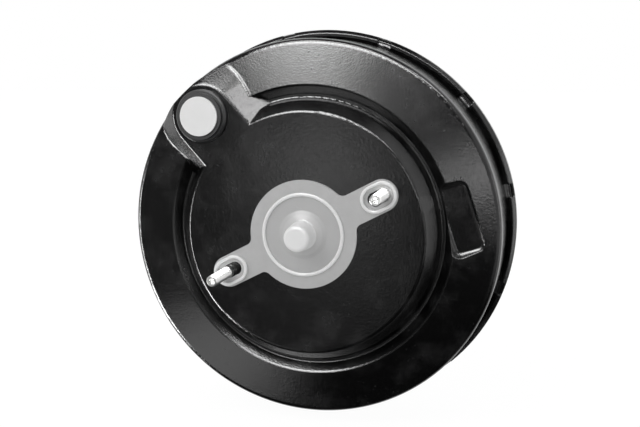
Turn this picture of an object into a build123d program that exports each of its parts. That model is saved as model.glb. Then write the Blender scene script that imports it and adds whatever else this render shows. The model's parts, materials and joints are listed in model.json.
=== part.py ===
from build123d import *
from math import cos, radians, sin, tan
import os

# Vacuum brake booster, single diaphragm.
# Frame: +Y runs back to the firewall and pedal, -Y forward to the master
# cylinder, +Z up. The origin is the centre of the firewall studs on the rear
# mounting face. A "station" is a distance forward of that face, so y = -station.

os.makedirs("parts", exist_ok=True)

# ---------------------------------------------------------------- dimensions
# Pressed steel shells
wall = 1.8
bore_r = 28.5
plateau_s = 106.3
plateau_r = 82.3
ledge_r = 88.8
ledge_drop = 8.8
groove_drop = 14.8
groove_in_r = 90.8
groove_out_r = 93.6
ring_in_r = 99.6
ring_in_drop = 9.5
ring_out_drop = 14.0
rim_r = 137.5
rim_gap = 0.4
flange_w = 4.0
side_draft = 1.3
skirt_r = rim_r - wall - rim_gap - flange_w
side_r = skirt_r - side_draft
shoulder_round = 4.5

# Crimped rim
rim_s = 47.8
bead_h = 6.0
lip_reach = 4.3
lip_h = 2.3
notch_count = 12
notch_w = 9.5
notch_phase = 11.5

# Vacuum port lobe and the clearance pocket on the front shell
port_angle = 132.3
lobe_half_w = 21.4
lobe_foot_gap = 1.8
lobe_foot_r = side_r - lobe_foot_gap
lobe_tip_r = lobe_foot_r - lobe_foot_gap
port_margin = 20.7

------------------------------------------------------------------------

# EXERCISE DESCRIPTION
Output all of the material exactly as written.

# RESPONSE BELOW
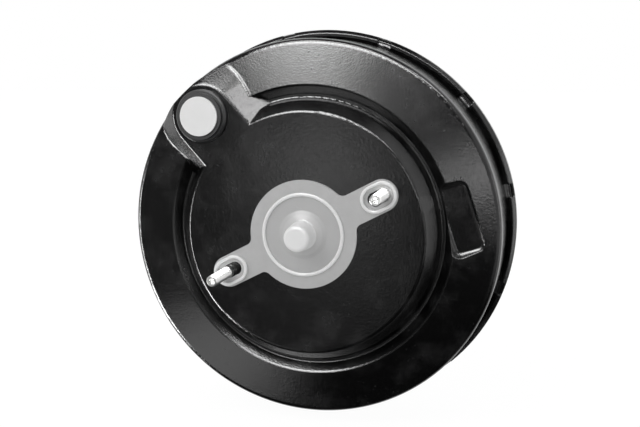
Turn this picture of an object into a build123d program that exports each of its parts. That model is saved as model.glb. Then write the Blender scene script that imports it and adds whatever else this render shows. The model's parts, materials and joints are listed in model.json.
=== part.py ===
from build123d import *
from math import cos, radians, sin, tan
import os

# Vacuum brake booster, single diaphragm.
# Frame: +Y runs back to the firewall and pedal, -Y forward to the master
# cylinder, +Z up. The origin is the centre of the firewall studs on the rear
# mounting face. A "station" is a distance forward of that face, so y = -station.

os.makedirs("parts", exist_ok=True)

# ---------------------------------------------------------------- dimensions
# Pressed steel shells
wall = 1.8
bore_r = 28.5
plateau_s = 106.3
plateau_r = 82.3
ledge_r = 88.8
ledge_drop = 8.8
groove_drop = 14.8
groove_in_r = 90.8
groove_out_r = 93.6
ring_in_r = 99.6
ring_in_drop = 9.5
ring_out_drop = 14.0
rim_r = 137.5
rim_gap = 0.4
flange_w = 4.0
side_draft = 1.3
skirt_r = rim_r - wall - rim_gap - flange_w
side_r = skirt_r - side_draft
shoulder_round = 4.5

# Crimped rim
rim_s = 47.8
bead_h = 6.0
lip_reach = 4.3
lip_h = 2.3
notch_count = 12
notch_w = 9.5
notch_phase = 11.5

# Vacuum port lobe and the clearance pocket on the front shell
port_angle = 132.3
lobe_half_w = 21.4
lobe_foot_gap = 1.8
lobe_foot_r = side_r - lobe_foot_gap
lobe_tip_r = lobe_foot_r - lobe_foot_gap
port_margin = 20.7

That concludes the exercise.